APAKAH berjalan bersama seseorang yang selalu ingin begini dan ingin begitu itu membosankan? Tidak, bahkan tidak sama sekali.
Menantang hidup. Katanya, melawan arus. Ya, Tepat. Aku Setuju.
Begini,
Hidup sebagai pemikir itu terkadang dibilang sok pintar, sok bijak, atau bahkan sok berani. Selalu menanyakan, Apa kau berani menghadapi kerasnya dunia? Dunia tak kan keras jika kita memeluknya.
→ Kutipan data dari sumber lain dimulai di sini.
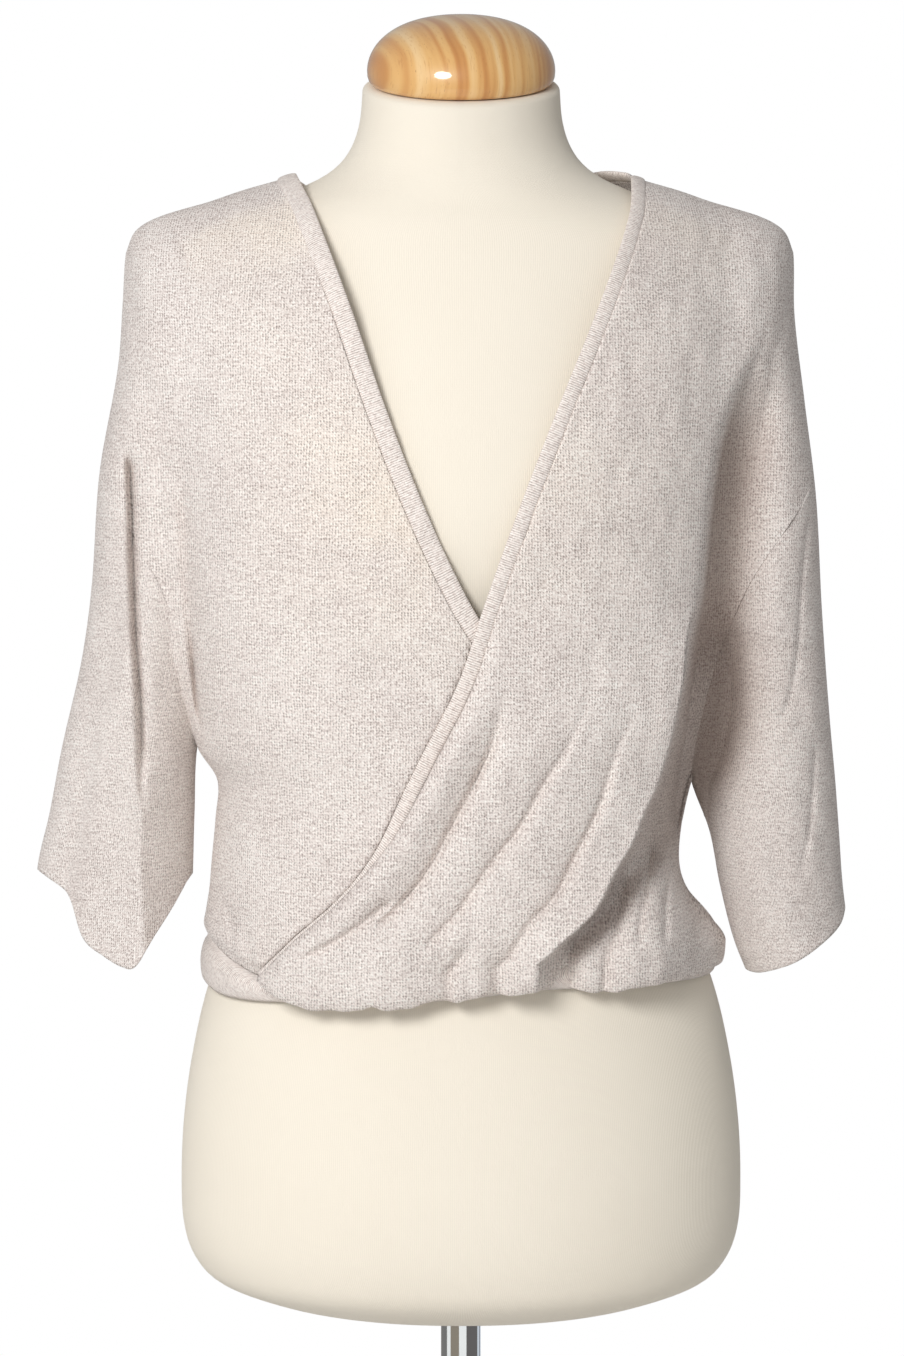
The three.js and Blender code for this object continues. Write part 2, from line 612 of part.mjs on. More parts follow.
function base() {
  return upright([
    [0, 0], [BASE_RADIUS - BASE_CHAMFER, 0], [BASE_RADIUS, BASE_CHAMFER],
    [BASE_RADIUS, BASE_HEIGHT - BASE_CHAMFER], [BASE_RADIUS - BASE_CHAMFER, BASE_HEIGHT], [0, BASE_HEIGHT],
  ], 64);
}

function pole() {
  const bottom = BASE_HEIGHT + FIT_GAP;
  const top = TORSO_BOTTOM - FIT_GAP;
  return upright([[0, bottom], [POLE_RADIUS, bottom], [POLE_RADIUS, top], [0, top]], 32);
}

// ---------------------------------------------------------------- the assembly

const object = new THREE.Group();

function add(name, geometry, material) {
  const mesh = new THREE.Mesh(geometry, new THREE.MeshStandardMaterial(MATERIALS[material]));
  mesh.name = name;
  object.add(mesh);
  return mesh;
}

add('base', base(), 'steel');
add('pole', pole(), 'chrome');
add('torso', torso(), 'jersey');
const cap = add('neck_cap', neckCap(), 'wood');
cap.position.set(0, -2.5, NECK_TOP + FIT_GAP - 0.6);
cap.rotation.x = NECK_TILT * Math.PI / 180;

const overRows = frontRows('right', overEdge, overFront);
const overGrid = [...rollRows(overRows[0]), ...overRows];
const underGrid = frontRows('left', underEdge, underFront);
const backGrid = backRows();
add('front_over', wall(overGrid, CLOTH), 'knit');
add('front_under', wall(underGrid, CLOTH), 'knit');
add('back', wall(backGrid, CLOTH), 'knit');
add('sleeve_left', wall(sleeveRings('left'), CLOTH, true), 'knit');
add('sleeve_right', wall(sleeveRings('right'), CLOTH, true), 'knit');
add('neck_band_over', band(frontBandStations(overRows, 1), NECK_BAND_WIDTH.over), 'knit');
add('neck_band_under', band(frontBandStations(underGrid, 0), NECK_BAND_WIDTH.under), 'knit');
add('neck_band_back', band(backBandStations(backGrid), NECK_BAND_WIDTH.back), 'knit');
add('hem_band', hemBand(), 'knit');

export default object;
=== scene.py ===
"""A crossover knit pullover on a limbless dress form. Sizes are in millimetres until a mesh is made."""

import math

import bpy
import numpy as np
from mathutils import Matrix, Vector


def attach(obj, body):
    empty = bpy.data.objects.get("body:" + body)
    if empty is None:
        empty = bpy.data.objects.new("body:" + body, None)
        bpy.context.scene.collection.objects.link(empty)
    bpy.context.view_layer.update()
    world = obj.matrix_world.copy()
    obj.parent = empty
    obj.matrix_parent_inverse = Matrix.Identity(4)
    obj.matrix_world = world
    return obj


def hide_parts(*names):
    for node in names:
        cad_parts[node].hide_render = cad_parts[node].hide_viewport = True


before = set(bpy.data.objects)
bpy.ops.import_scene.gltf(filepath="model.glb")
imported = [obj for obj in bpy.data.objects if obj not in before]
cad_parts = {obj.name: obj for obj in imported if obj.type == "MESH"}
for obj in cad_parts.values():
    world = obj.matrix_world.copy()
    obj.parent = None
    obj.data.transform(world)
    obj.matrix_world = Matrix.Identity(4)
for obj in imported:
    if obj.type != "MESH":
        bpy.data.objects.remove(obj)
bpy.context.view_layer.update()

MM = 0.001

# -------- driving sizes

SIDE_GAP = 0.12         # from the plane of the side seams to the front's or the back's edge
ARMHOLE_GAP = 0.12      # from the armhole seam to the edge of each of its pieces
SEAM_GAP = 0.35         # between the body and the hem band
CLOTH = 1.1             # thickness of the cloth
TOUCHING, CLEAR = 2, 9  # cloth this near the form touches it, and beyond that its nearness falls off
OVER_NEAR, BACK_NEAR = 0.55, 0.6   # how much of the form shows through there; on the over front low down, OVER_NEAR also weakens the painted shade of the hollows
TUCK_TOP = 434          # below this the body's cloth turns in towards the hem band
THIN = 0.25             # the least share of its depth that a creased face keeps
HEM_TOP, HEM_LOW = 421, 401
HEM_SLOPE_TOP = 485     # the hem's slope fades out towards this height
BODY_BOTTOM = HEM_TOP + 0.6
HEM_BAND_SIZE = dict(left=157.6, right=154, front=99.5, back=108.5)
HEM_BAND_POWER = 2.2
HEM_OVAL = (161, 112)   # half width and depth of the cloth at the hem, which tell the way outward
BAND_OVAL = (156, 104)  # and those of the hem band
NECK_BAND_WIDTH = {"over": 9, "under": 12, "back": 10}
NECK_BAND_THICK = {"over": 3.4, "under": 3.6, "back": 3.4}
OVERLAP_DROP = 7.5      # how far the under front sinks behind the over front's band
OVERLAP_SLACK = 16      # and how much more it falls away behind the over front
BAND_TUCK = 7           # how far the over front's band goes in under its roll lower down
BAND_LAP = 0.5          # how far the neck bands' inner edges lie over the cloth's edge
HEM_BAND_CLOTH = 1.6
SEAM_SINK = 0.6         # how much deeper a sleeve's edge lies than the body's at their seam
BASE_RADIUS, BASE_HEIGHT = 150, 10
POLE_RADIUS = 12.2
POLE_GAP = 0.3          # between the pole's ends and what they meet
TORSO_BOTTOM = 200
NECK_TOP = 947
NECK_TILT = 15          # degrees
CAP_RADIUS, CAP_HEIGHT = 56.5, 40
CAP_FORWARD, CAP_SUNK = 2.5, 0.3   # how far the cap sits forward and sinks into the neck

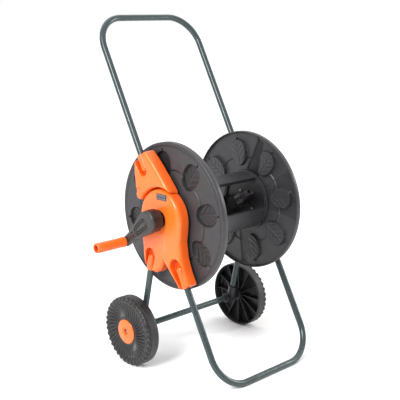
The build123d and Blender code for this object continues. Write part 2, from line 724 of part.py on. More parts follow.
with BuildPart() as grip:
    rod(ARM_END, *GRIP_X, GRIP_R)
    rod(ARM_END, GRIP_X[0], GRIP_X[0] - 4, GRIP_R + 2)
    chamfer(grip.faces().filter_by(Axis.X).sort_by(Axis.X)[0].edges(), 1.0)
    rod(ARM_END, GRIP_X[0] + 1, GRIP_X[1] - 1, PIN_R + RUNNING, Mode.SUBTRACT)
    rod(ARM_END, GRIP_X[1] - 1, GRIP_X[1] + GRIP_MOUTH, 8.0, Mode.SUBTRACT)
save(grip, "crank_grip")
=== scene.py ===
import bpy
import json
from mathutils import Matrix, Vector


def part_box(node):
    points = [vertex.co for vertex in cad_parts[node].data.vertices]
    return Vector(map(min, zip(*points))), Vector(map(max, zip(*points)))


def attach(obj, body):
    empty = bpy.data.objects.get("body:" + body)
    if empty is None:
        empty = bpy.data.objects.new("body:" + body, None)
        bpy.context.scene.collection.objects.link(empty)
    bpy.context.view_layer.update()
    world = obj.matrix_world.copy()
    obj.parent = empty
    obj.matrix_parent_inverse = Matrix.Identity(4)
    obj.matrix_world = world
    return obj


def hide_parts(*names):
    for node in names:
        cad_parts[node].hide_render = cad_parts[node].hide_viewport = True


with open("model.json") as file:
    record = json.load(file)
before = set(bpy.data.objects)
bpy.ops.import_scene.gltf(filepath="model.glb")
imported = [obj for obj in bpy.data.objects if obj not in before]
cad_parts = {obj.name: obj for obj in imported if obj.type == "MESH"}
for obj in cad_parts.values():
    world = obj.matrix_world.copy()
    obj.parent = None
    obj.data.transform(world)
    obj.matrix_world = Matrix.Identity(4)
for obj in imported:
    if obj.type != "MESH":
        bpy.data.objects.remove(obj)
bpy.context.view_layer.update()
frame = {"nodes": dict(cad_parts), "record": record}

import json
from math import atan2, cos, pi, radians, sin

import bmesh
import bpy
import numpy as np
from mathutils import Matrix, Vector

# Shapes are worked out in millimetres: u runs rearwards and v upwards from the drum's
# axis, w runs outwards from the cart's middle. place() turns them into the frame's metres.
MM = 0.001


def centre(node):
    low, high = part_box(node)
    return (low + high) / 2


MID_X = centre("stand_tube").x
DRUM = centre("flange_left")
AXLE = centre("wheel_axle")
GRIP = centre("crank_grip")
PIVOT_POINT = centre("handle_pin_left")
SIDES = ((-1, "left"), (1, "right"))


def place(side, u, v, w):
    """Places in the shared frame, in metres, of side-view points at w outside the middle."""
    return np.stack([
        MID_X + side * w * MM,
        DRUM.y + u * MM,
        DRUM.z + v * MM,
    ], axis=-1)


def side_view(point):
    """The (u, v) of a point in the shared frame."""
    return (point.y - DRUM.y) / MM, (point.z - DRUM.z) / MM


def reach(node):
    """How far out from the middle a node starts and ends, in millimetres."""
    low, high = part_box(node)
    ends = sorted((abs(low.x - MID_X) / MM, abs(high.x - MID_X) / MM))
    return ends[0], ends[1]


# ---------------------------------------------------------------- mesh building
def add_mesh(name, points, faces, smooth=True, crisp=False):
    """Mesh object from points and faces in the shared frame, its normals pointing out."""
    mesh = bpy.data.meshes.new(name)
    mesh.from_pydata(np.asarray(points).tolist(), [], [list(map(int, face)) for face in faces])
    work = bmesh.new()
    work.from_mesh(mesh)
    bmesh.ops.recalc_face_normals(work, faces=work.faces)
    work.to_mesh(mesh)
    work.free()
    if smooth:
        mesh.shade_smooth()
    if crisp:
        mesh.set_sharp_from_angle(angle=radians(40))
    piece = bpy.data.objects.new(name, mesh)
    bpy.context.collection.objects.link(piece)
    return piece


def smooth_min(a, b, blend):
    """The lower of two distances, with the corner between them rounded by blend."""
    h = np.clip(0.5 + 0.5 * (b - a) / blend, 0, 1)
    return b * (1 - h) + a * h - blend * h * (1 - h)


def smooth_max(a, b, blend):
    return -smooth_min(-a, -b, blend)


def outline_distance(points, u, v):
    """Signed distance to a closed outline in the side view, negative inside."""
    nearest = np.full(u.shape, np.inf)
    sign = np.ones(u.shape)
    for (au, av), (bu, bv) in zip(points, points[1:] + points[:1]):
        eu, ev = bu - au, bv - av
        pu, pv = u - au, v - av
        along = np.clip((pu * eu + pv * ev) / (eu * eu + ev * ev), 0, 1)
        nearest = np.minimum(nearest, (pu - eu * along) ** 2 + (pv - ev * along) ** 2)
        above, below, left = v >= av, v < bv, eu * pv > ev * pu
        crossing = (above & below & left) | (~above & ~below & ~left)
        sign = np.where(crossing, -sign, sign)
    return sign * np.sqrt(nearest)


def capsule(point, start, end, start_r, end_r):
    """Distance to a round-ended bar whose radius changes evenly along it."""
    run = [e - s for s, e in zip(start, end)]
    length = sum(r * r for r in run)
    along = np.clip(sum((p - s) * r for p, s, r in zip(point, start, run)) / length, 0, 1)
    gap = sum((p - s - along * r) ** 2 for p, s, r in zip(point, start, run))
    return np.sqrt(gap) - (start_r + (end_r - start_r) * along)


def arc(radius, start, end, count, middle=(0.0, 0.0)):
    """Points on an arc in the side view, angles in degrees from the rear."""
    return [
        (middle[0] + radius * cos(radians(a)), middle[1] + radius * sin(radians(a)))
        for a in np.linspace(start, end, count)
    ]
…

Di tanah rantau, kaki berjalan kemana pun tak ada masalah selagi langkah itu milik sang pemikir.
Contohnya,
Aku berkali-kali datang ke Kota Tua Jakarta atau kota Batavia. Bersama orang yang berbeda dan dengan kegiatan yang berbeda. Apa yang kulakukan ya sebatas berjalan tanpa membawa apapun karena aku bukan berjalan sebagai pemikir. Apa yang kudapatkan? Ya, NIHIL. Seperti berusaha berjalan di permukaan air tetapi akhirnya tak mendapat apa-apa. Ketika diulangi kembali, kemungkinan akan tenggelam itu pasti.
Memiliki kehidupan untuk melawan arus itu sulit. Namun, alasan apa yang tepat untuk mengatakan bahwa hidup melawan arus lebih tepat untuk mengejar jati diri dibandingkan mengikuti arus tetapi sebuah pencitraan?
Rasanya gampang mengatakan hal demikian, tetapi—aku akui—sulit menjalankannya.
–o0o–
Berkunjung ke Kota Tua kali ini sepertinya cocok untuk menemukan cerita baru. Sebuah wawancara mengenai Kota Tua sebagai wadah komunitas menjadi inspirasi menarik untuk berkreasi. Sebuah pameran arsitektur menjadi inspirasi dalam mencari hal-hal unik. Sederhana tetapi keren.
Tak ada yang sama saja jika berjalan sebagai pemikir, bukan hanya mencari kabahagiaan semata. Sebuah perjalanan singkat dengan membuka pancaindra, aku menyebutnya pejalan seorang pemikir.[]Prav
Prajna Vita
Depok, 23 Februari 2017
15.15
*Di sebuah meja kerja saat mendung menggelayuti langit menjelang sore, membuat senja urung muncul dan hujan pun membawa ingatan pada perjalanan singkat penuh cerita kala itu.